Stated task
Only the lines from the one with "front_frame();" through the one with "return Vector(((x +" are to be restated, word for word, with both of them included.

Material provided
____
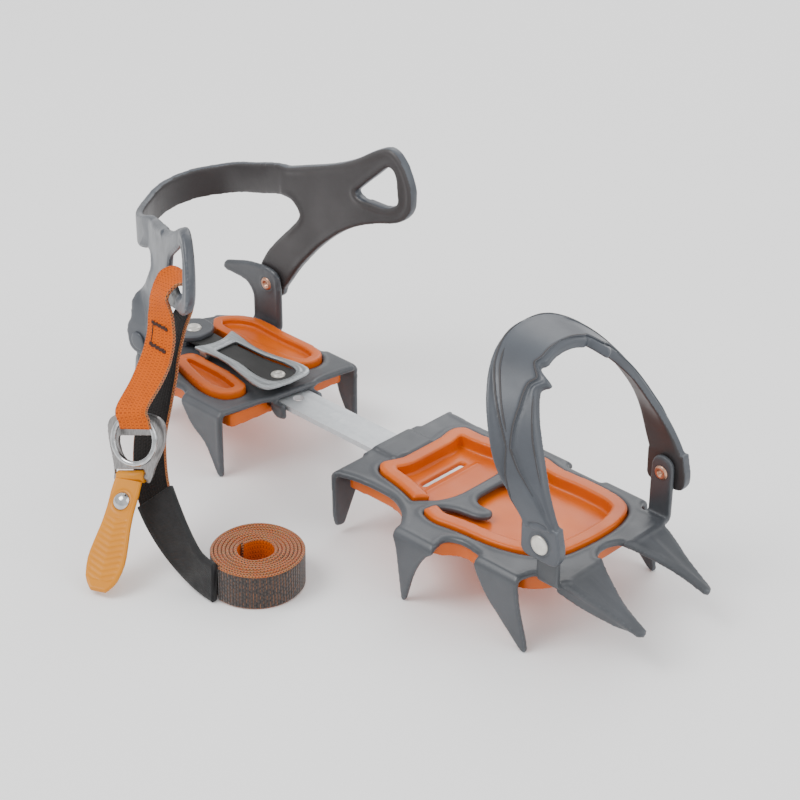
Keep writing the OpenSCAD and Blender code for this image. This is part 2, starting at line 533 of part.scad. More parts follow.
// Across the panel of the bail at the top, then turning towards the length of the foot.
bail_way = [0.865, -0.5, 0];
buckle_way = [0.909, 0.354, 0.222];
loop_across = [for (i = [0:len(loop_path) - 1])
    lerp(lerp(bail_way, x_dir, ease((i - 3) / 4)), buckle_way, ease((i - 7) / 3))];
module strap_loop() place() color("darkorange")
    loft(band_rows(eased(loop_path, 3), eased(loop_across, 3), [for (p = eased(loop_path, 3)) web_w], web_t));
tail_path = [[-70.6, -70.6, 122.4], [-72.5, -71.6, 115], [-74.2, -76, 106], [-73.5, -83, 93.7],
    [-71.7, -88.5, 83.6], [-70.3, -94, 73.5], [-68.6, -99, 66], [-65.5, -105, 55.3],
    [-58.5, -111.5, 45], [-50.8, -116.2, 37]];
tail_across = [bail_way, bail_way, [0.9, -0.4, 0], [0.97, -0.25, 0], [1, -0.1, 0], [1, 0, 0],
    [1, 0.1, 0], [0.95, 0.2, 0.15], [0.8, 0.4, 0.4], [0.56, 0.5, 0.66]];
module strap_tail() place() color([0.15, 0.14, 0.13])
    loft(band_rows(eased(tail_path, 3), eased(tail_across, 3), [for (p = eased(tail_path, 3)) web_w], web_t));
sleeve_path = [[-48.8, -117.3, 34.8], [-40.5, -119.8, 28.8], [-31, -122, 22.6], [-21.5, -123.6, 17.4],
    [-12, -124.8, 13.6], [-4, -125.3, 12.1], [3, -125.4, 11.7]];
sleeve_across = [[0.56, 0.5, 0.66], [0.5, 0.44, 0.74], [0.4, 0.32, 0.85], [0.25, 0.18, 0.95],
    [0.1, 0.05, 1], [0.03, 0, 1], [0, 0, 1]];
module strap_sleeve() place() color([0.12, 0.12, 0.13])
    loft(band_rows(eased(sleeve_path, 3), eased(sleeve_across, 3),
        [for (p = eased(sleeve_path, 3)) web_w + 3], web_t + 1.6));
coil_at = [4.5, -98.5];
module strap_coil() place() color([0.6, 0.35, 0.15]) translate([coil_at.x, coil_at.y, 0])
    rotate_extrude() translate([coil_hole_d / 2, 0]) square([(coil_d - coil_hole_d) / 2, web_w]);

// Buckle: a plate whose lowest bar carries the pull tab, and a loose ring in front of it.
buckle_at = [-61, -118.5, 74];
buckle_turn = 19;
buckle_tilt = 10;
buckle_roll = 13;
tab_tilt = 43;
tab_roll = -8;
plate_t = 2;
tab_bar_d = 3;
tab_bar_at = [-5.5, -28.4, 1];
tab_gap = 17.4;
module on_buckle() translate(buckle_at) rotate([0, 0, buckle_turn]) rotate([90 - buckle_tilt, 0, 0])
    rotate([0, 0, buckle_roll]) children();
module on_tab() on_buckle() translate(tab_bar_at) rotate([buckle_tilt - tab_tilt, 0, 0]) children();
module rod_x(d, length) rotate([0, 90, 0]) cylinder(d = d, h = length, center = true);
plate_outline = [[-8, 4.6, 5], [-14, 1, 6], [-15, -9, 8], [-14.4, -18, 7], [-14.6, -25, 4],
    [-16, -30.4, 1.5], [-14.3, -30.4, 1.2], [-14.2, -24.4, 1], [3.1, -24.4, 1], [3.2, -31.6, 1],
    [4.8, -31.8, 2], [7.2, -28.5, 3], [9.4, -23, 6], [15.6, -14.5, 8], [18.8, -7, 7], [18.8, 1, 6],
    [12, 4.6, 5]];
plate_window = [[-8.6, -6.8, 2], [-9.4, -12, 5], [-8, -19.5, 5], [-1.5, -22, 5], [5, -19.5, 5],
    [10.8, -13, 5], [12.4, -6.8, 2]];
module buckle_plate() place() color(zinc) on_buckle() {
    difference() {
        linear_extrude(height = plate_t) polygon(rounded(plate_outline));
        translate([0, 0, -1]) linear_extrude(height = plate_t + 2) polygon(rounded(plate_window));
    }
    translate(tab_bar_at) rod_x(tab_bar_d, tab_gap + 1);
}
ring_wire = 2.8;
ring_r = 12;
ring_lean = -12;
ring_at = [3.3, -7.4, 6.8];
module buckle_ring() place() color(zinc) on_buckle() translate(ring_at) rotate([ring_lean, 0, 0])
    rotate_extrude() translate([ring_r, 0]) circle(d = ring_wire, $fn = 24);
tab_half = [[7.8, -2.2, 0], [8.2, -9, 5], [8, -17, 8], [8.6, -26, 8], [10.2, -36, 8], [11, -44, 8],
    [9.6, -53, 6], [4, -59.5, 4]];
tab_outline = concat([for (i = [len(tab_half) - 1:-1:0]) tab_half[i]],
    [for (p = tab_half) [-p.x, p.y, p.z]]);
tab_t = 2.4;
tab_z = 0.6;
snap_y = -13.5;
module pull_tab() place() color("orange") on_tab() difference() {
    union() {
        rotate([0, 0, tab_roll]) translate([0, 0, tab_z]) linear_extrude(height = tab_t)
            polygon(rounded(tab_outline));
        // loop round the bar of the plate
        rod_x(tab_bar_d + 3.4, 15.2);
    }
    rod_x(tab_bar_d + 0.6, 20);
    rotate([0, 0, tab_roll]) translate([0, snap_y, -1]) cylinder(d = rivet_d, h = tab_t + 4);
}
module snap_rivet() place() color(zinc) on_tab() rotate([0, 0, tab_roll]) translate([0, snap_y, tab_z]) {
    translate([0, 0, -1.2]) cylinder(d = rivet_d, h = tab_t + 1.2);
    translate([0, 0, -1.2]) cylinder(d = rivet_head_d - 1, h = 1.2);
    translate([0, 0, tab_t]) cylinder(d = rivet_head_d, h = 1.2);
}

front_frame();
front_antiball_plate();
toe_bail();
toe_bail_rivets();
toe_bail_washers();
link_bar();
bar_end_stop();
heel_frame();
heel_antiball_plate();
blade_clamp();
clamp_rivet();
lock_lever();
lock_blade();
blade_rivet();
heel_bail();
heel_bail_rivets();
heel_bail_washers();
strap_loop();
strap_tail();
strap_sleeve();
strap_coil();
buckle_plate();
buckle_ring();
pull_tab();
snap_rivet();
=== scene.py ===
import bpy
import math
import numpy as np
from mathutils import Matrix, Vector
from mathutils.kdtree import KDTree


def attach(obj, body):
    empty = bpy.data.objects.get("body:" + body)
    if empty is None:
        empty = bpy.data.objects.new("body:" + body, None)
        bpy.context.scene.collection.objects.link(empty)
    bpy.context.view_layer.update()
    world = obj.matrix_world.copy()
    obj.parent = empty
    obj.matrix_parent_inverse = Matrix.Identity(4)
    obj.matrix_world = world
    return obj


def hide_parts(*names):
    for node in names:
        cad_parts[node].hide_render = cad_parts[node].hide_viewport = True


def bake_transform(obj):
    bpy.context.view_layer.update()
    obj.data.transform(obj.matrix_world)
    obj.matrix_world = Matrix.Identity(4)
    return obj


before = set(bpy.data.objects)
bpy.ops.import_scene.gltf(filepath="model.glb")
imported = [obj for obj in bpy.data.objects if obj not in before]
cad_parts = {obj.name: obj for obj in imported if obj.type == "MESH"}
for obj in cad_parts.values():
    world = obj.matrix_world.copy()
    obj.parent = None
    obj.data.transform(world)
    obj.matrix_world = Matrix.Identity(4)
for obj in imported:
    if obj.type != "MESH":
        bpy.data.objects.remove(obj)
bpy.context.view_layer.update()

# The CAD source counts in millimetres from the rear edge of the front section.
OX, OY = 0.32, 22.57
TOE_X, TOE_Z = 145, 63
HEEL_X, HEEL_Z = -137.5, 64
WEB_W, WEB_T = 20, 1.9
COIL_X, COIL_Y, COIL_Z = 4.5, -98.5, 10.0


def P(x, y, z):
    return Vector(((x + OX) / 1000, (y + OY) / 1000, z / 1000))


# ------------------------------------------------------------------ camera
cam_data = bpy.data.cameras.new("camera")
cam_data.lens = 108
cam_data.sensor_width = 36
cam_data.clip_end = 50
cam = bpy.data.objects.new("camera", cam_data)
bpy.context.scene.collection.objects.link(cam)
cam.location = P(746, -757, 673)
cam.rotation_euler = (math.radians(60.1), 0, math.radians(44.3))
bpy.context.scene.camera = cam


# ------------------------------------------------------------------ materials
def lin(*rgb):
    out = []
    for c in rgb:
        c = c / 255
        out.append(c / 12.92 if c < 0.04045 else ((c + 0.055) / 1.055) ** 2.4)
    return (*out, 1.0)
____
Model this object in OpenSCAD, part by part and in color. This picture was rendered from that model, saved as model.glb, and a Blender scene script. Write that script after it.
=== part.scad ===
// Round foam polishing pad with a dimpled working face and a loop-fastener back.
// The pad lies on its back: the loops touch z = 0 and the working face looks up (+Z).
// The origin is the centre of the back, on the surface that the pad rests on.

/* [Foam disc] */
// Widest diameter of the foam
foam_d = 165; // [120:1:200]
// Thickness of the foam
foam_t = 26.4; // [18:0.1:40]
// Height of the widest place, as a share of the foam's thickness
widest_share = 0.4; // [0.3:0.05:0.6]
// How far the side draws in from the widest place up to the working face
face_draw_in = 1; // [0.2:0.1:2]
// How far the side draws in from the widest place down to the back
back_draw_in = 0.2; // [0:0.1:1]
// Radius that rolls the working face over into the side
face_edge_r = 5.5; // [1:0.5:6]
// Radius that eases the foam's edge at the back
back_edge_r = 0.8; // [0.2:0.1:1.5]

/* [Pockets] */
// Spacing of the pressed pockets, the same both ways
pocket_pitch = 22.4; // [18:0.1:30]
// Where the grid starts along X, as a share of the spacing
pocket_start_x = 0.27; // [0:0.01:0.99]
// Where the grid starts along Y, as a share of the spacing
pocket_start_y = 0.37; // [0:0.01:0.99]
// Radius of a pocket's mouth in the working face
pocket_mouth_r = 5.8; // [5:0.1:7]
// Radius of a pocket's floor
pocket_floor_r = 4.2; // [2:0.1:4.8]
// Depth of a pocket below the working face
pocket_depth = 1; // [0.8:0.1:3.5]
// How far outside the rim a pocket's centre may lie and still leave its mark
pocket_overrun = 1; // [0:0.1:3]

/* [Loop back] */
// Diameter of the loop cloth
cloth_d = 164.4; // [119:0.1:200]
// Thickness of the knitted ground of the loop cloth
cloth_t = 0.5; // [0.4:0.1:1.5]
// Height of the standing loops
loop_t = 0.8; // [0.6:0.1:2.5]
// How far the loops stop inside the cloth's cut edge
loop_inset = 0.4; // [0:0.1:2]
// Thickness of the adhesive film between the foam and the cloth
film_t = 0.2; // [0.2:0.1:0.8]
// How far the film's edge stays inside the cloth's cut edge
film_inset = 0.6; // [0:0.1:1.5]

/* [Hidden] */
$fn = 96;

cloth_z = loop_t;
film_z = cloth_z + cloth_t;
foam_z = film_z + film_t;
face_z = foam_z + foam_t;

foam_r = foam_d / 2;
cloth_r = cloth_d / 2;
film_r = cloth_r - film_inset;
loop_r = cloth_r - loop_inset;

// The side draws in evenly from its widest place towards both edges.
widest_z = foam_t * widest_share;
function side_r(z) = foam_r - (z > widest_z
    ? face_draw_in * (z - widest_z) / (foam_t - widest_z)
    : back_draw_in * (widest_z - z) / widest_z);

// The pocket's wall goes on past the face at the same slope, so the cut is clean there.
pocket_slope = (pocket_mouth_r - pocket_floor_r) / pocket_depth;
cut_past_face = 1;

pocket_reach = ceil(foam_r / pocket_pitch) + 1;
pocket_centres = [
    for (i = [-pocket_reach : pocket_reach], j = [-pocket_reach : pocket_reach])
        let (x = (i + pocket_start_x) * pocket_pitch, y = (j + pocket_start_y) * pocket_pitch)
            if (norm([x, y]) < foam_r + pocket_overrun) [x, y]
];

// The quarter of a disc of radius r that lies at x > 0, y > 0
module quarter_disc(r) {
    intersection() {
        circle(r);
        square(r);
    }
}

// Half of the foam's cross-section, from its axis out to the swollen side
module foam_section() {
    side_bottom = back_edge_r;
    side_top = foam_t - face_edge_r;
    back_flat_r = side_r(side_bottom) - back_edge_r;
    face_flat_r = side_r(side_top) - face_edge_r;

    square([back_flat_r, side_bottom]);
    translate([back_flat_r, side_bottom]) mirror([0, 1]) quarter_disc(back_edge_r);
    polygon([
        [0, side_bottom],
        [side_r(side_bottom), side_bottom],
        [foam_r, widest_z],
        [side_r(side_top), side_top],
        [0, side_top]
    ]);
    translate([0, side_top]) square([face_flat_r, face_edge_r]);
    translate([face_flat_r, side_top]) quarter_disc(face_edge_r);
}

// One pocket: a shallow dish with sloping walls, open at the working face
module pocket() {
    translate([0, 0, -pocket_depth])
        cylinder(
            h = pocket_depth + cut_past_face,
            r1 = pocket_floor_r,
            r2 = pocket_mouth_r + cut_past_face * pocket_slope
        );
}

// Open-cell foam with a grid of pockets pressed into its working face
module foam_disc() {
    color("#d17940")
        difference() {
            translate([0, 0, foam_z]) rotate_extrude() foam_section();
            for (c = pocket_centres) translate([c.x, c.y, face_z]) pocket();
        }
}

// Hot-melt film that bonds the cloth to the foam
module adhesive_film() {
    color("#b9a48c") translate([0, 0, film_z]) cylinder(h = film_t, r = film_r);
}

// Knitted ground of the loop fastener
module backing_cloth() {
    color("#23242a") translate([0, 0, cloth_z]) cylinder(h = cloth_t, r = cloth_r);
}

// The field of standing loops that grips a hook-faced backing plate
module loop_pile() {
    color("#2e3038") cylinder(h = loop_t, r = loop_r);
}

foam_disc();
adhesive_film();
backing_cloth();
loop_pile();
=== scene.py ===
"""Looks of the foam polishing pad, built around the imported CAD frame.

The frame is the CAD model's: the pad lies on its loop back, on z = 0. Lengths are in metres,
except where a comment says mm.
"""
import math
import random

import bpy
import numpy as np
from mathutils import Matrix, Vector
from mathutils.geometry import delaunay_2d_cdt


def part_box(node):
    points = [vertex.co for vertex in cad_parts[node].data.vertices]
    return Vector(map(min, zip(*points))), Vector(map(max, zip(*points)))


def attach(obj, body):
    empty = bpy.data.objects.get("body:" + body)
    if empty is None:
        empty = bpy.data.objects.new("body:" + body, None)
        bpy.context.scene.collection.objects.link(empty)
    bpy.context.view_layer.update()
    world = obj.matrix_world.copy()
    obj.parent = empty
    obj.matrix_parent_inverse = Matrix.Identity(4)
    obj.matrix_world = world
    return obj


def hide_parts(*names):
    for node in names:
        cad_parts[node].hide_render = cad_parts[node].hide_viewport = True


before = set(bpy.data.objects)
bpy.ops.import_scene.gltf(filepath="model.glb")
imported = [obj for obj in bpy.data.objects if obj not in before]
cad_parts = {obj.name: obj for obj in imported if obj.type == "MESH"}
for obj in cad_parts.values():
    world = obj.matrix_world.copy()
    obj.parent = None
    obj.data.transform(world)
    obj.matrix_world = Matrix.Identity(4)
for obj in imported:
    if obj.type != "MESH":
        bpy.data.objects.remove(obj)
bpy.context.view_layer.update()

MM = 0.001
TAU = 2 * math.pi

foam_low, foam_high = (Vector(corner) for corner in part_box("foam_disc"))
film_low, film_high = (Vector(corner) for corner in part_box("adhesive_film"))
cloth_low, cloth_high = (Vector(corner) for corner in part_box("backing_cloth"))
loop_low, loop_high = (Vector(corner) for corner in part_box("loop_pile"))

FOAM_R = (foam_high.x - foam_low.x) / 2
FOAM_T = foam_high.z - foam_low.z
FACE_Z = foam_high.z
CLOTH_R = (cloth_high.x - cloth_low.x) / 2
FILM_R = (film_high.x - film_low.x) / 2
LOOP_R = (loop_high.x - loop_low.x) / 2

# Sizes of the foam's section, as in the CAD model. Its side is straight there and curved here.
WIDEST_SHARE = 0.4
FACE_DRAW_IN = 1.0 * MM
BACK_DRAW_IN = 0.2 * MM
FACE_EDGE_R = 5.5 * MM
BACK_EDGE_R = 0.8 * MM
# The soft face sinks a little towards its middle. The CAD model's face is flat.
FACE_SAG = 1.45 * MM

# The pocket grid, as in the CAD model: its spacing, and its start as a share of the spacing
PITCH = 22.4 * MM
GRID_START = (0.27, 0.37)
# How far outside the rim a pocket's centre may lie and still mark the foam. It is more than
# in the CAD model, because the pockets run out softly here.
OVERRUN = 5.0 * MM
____
Output
front_frame();
front_antiball_plate();
toe_bail();
toe_bail_rivets();
toe_bail_washers();
link_bar();
bar_end_stop();
heel_frame();
heel_antiball_plate();
blade_clamp();
clamp_rivet();
lock_lever();
lock_blade();
blade_rivet();
heel_bail();
heel_bail_rivets();
heel_bail_washers();
strap_loop();
strap_tail();
strap_sleeve();
strap_coil();
buckle_plate();
buckle_ring();
pull_tab();
snap_rivet();
=== scene.py ===
import bpy
import math
import numpy as np
from mathutils import Matrix, Vector
from mathutils.kdtree import KDTree


def attach(obj, body):
    empty = bpy.data.objects.get("body:" + body)
    if empty is None:
        empty = bpy.data.objects.new("body:" + body, None)
        bpy.context.scene.collection.objects.link(empty)
    bpy.context.view_layer.update()
    world = obj.matrix_world.copy()
    obj.parent = empty
    obj.matrix_parent_inverse = Matrix.Identity(4)
    obj.matrix_world = world
    return obj


def hide_parts(*names):
    for node in names:
        cad_parts[node].hide_render = cad_parts[node].hide_viewport = True


def bake_transform(obj):
    bpy.context.view_layer.update()
    obj.data.transform(obj.matrix_world)
    obj.matrix_world = Matrix.Identity(4)
    return obj


before = set(bpy.data.objects)
bpy.ops.import_scene.gltf(filepath="model.glb")
imported = [obj for obj in bpy.data.objects if obj not in before]
cad_parts = {obj.name: obj for obj in imported if obj.type == "MESH"}
for obj in cad_parts.values():
    world = obj.matrix_world.copy()
    obj.parent = None
    obj.data.transform(world)
    obj.matrix_world = Matrix.Identity(4)
for obj in imported:
    if obj.type != "MESH":
        bpy.data.objects.remove(obj)
bpy.context.view_layer.update()

# The CAD source counts in millimetres from the rear edge of the front section.
OX, OY = 0.32, 22.57
TOE_X, TOE_Z = 145, 63
HEEL_X, HEEL_Z = -137.5, 64
WEB_W, WEB_T = 20, 1.9
COIL_X, COIL_Y, COIL_Z = 4.5, -98.5, 10.0


def P(x, y, z):
    return Vector(((x + OX) / 1000, (y + OY) / 1000, z / 1000))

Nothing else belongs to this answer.